Walks the scheduler’s circular task list looking for zombie or stopped children. On finding a match:

  • Writes wstatus to user memory (exit code shifted left by 8)
  • For zombies: removes from task list, frees PCB, kernel stack, user page tables, decrements fork count
  • For stopped children: reports stop signal without reaping

If no matching child has exited and WNOHANG is not set, the parent blocks via sched_block() until woken by SIGCHLD from a child’s exit.

Process Lookup

aegis_process_t *proc_find_by_pid(uint32_t pid);

Walks the scheduler’s circular task list under sched_lock. Checks the current task first, then iterates. Returns NULL if no matching user process found. Used by sys_kill, sys_waitpid, sys_cap_query, and other syscalls that operate on a target PID.

User-Mode Entry

x86-64

proc_enter_user is a bare iretq label in syscall_entry.asm.

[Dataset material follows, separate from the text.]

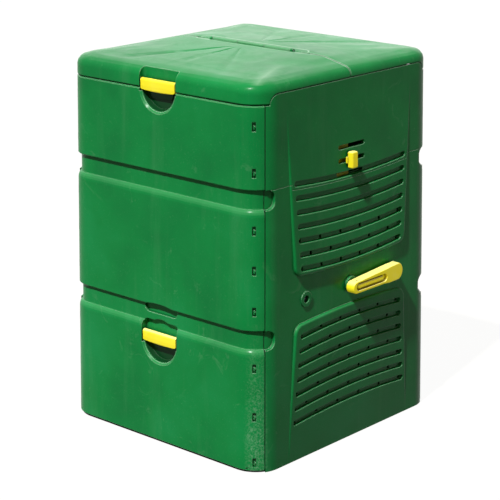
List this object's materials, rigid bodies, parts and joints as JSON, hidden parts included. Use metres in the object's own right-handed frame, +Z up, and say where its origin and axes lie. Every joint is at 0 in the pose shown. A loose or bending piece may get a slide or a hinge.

The initial kernel stack frame constructed by proc_spawn places the entry point, user CS/SS, RFLAGS, and user RSP in the iretq frame. Before iretq, the trampoline pops pml4_phys from the stack and loads it into CR3 to switch to the user address space.

ARM64

proc_enter_user is an ERET trampoline in proc_enter.S. It loads TTBR0 (user page table base), sets SP_EL0, ELR_EL1 (return address), and SPSR_EL1, then issues ERET to enter EL0.